** DATASET EXCERPT **
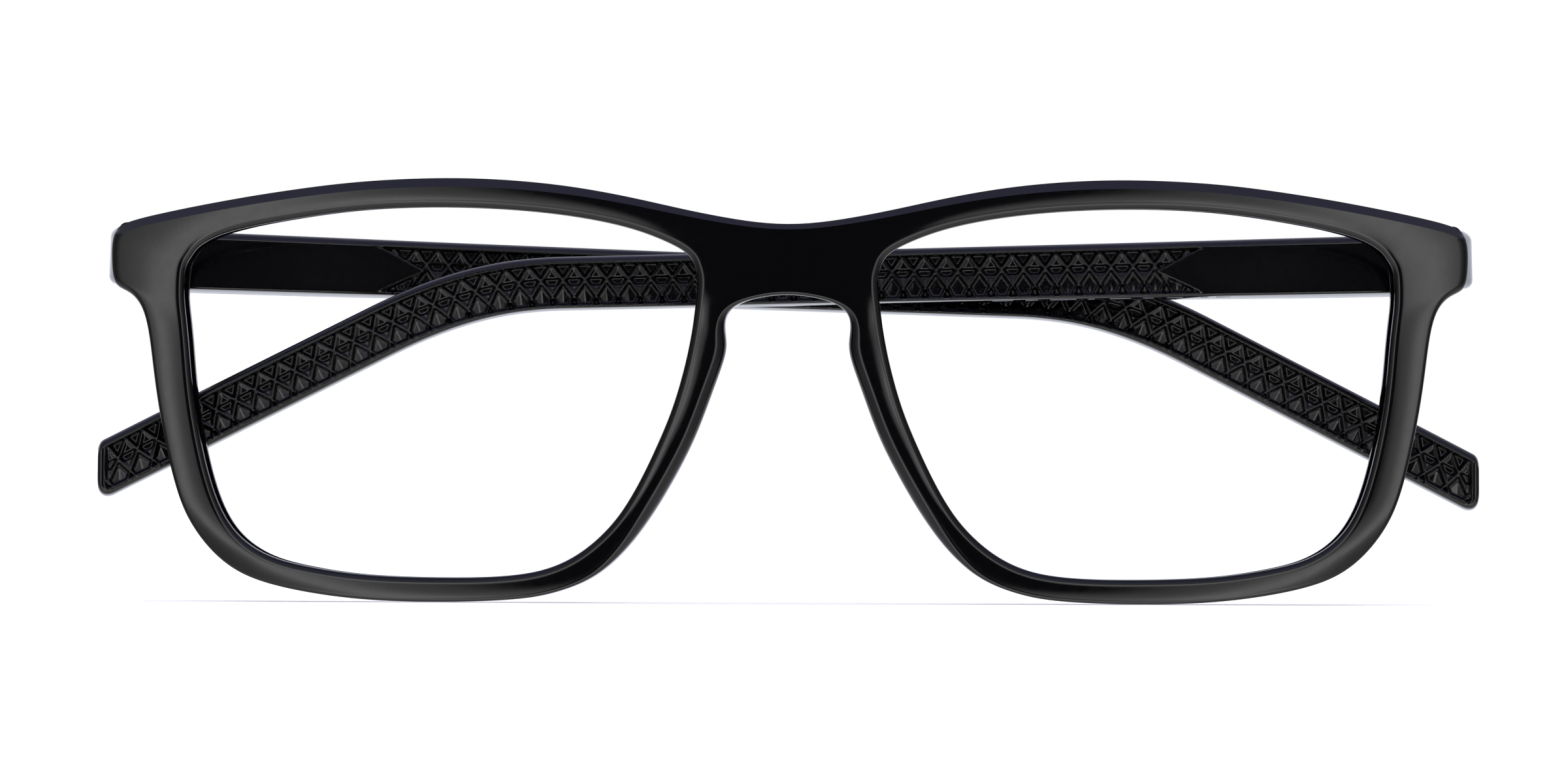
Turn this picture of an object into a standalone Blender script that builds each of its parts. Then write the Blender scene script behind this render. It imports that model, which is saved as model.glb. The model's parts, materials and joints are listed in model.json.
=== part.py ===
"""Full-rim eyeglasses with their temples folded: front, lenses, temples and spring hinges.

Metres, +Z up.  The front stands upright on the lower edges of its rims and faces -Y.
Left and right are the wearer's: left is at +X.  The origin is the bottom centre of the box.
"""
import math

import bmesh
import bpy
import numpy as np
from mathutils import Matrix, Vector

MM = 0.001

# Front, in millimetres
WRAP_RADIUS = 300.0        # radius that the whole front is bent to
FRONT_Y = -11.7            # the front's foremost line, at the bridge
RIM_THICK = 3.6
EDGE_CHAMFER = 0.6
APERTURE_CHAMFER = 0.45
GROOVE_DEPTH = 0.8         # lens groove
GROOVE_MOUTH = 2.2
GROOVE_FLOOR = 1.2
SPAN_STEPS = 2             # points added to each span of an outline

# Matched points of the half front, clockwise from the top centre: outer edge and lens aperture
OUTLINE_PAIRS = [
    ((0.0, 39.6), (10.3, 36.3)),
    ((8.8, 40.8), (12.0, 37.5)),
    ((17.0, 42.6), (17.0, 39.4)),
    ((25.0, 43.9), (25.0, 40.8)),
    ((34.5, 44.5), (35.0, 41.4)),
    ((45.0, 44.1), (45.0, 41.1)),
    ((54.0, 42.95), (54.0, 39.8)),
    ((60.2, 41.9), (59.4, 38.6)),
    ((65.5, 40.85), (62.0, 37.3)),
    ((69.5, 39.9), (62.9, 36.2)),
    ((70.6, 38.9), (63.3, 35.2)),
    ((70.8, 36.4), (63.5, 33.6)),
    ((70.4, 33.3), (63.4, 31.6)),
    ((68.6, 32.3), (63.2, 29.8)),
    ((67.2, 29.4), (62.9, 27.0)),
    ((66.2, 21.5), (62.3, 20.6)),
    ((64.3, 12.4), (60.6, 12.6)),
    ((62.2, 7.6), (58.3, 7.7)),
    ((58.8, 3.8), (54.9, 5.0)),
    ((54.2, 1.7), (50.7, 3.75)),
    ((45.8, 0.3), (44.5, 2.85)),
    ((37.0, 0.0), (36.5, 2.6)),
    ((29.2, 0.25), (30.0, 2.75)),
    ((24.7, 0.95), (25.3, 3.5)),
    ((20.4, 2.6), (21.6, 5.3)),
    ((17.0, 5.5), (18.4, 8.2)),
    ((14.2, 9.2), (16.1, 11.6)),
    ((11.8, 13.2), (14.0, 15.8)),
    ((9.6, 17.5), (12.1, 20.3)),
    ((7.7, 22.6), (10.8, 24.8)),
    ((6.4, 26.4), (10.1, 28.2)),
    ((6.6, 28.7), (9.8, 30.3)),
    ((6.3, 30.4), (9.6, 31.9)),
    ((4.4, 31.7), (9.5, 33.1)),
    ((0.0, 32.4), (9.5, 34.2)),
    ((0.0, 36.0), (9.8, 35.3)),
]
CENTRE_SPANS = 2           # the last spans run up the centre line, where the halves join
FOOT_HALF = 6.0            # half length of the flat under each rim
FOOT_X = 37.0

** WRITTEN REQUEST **
Copy all of the material word for word.

** SOLUTION FOR THIS EXERCISE **
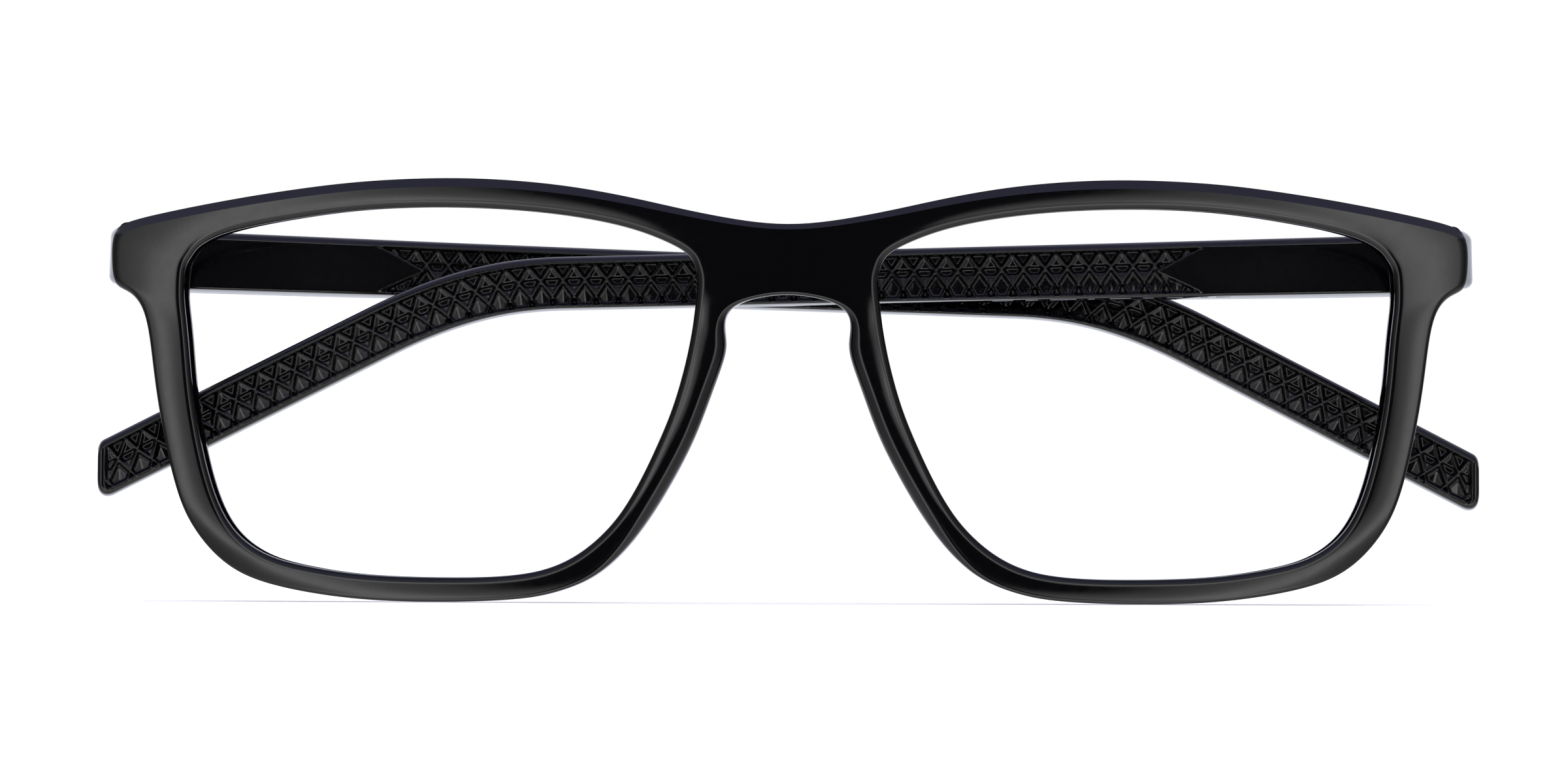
Turn this picture of an object into a standalone Blender script that builds each of its parts. Then write the Blender scene script behind this render. It imports that model, which is saved as model.glb. The model's parts, materials and joints are listed in model.json.
=== part.py ===
"""Full-rim eyeglasses with their temples folded: front, lenses, temples and spring hinges.

Metres, +Z up.  The front stands upright on the lower edges of its rims and faces -Y.
Left and right are the wearer's: left is at +X.  The origin is the bottom centre of the box.
"""
import math

import bmesh
import bpy
import numpy as np
from mathutils import Matrix, Vector

MM = 0.001

# Front, in millimetres
WRAP_RADIUS = 300.0        # radius that the whole front is bent to
FRONT_Y = -11.7            # the front's foremost line, at the bridge
RIM_THICK = 3.6
EDGE_CHAMFER = 0.6
APERTURE_CHAMFER = 0.45
GROOVE_DEPTH = 0.8         # lens groove
GROOVE_MOUTH = 2.2
GROOVE_FLOOR = 1.2
SPAN_STEPS = 2             # points added to each span of an outline

# Matched points of the half front, clockwise from the top centre: outer edge and lens aperture
OUTLINE_PAIRS = [
    ((0.0, 39.6), (10.3, 36.3)),
    ((8.8, 40.8), (12.0, 37.5)),
    ((17.0, 42.6), (17.0, 39.4)),
    ((25.0, 43.9), (25.0, 40.8)),
    ((34.5, 44.5), (35.0, 41.4)),
    ((45.0, 44.1), (45.0, 41.1)),
    ((54.0, 42.95), (54.0, 39.8)),
    ((60.2, 41.9), (59.4, 38.6)),
    ((65.5, 40.85), (62.0, 37.3)),
    ((69.5, 39.9), (62.9, 36.2)),
    ((70.6, 38.9), (63.3, 35.2)),
    ((70.8, 36.4), (63.5, 33.6)),
    ((70.4, 33.3), (63.4, 31.6)),
    ((68.6, 32.3), (63.2, 29.8)),
    ((67.2, 29.4), (62.9, 27.0)),
    ((66.2, 21.5), (62.3, 20.6)),
    ((64.3, 12.4), (60.6, 12.6)),
    ((62.2, 7.6), (58.3, 7.7)),
    ((58.8, 3.8), (54.9, 5.0)),
    ((54.2, 1.7), (50.7, 3.75)),
    ((45.8, 0.3), (44.5, 2.85)),
    ((37.0, 0.0), (36.5, 2.6)),
    ((29.2, 0.25), (30.0, 2.75)),
    ((24.7, 0.95), (25.3, 3.5)),
    ((20.4, 2.6), (21.6, 5.3)),
    ((17.0, 5.5), (18.4, 8.2)),
    ((14.2, 9.2), (16.1, 11.6)),
    ((11.8, 13.2), (14.0, 15.8)),
    ((9.6, 17.5), (12.1, 20.3)),
    ((7.7, 22.6), (10.8, 24.8)),
    ((6.4, 26.4), (10.1, 28.2)),
    ((6.6, 28.7), (9.8, 30.3)),
    ((6.3, 30.4), (9.6, 31.9)),
    ((4.4, 31.7), (9.5, 33.1)),
    ((0.0, 32.4), (9.5, 34.2)),
    ((0.0, 36.0), (9.8, 35.3)),
]
CENTRE_SPANS = 2           # the last spans run up the centre line, where the halves join
FOOT_HALF = 6.0            # half length of the flat under each rim
FOOT_X = 37.0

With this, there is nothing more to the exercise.